Wade should have hung in there. Support for Buy-and-Hold is fading. Support for Valuation-Informed Indexing is growing. I have been taking vicious hits for 10 years now. I feel that Wade had it relatively easy. I essentially handed him a Nobel prize in Economics on a silver platter. He was going to need to demonstrate a little bit of patience before raking in all the praise and glory. But, presuming that Shiller is right, we will be seeing the next price crash within a few years. That’s when I expect to see a big change in public opinion on the question of whether honest discussion of the last 30 years of academic research should be permitted or not.

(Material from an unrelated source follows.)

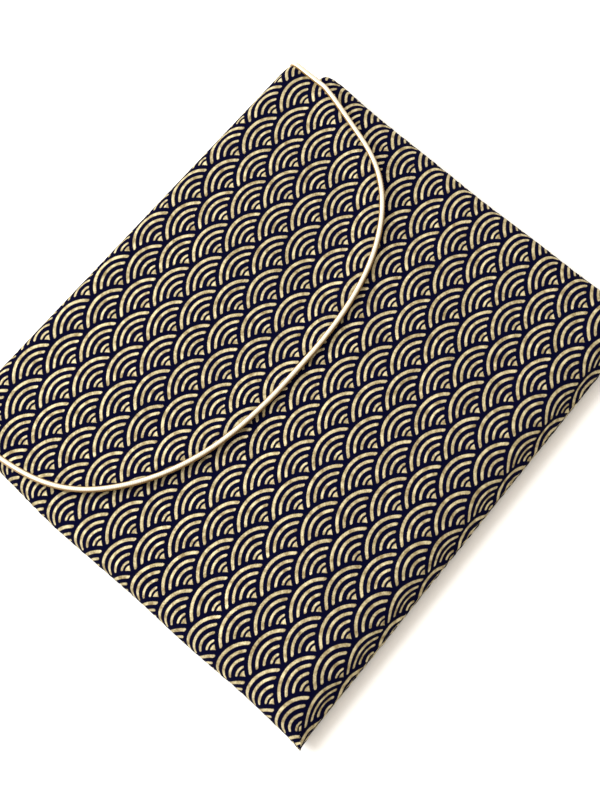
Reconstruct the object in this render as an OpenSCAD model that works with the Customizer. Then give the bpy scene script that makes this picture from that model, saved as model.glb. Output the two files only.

The Peer Review process has certainly let us down. The purpose of academic research is to teach us new things and Wade’s research showing the superiority of Valuation-Informed Indexing over Buy-and-Hold puts us on a path to discovering an entire universe of new things. His work should have been accepted immediately at the most important journals in the world. Still, the research was accepted — after two rejections, Wade was published by a perfectly acceptable journal. Had Wade stuck at it, his reputation would have grown and his follow-up studies would have been published by ever more prestigious journals. When you are publishing change-the-world stuff, you have to understand that it takes time to persuade the world that it needs changing.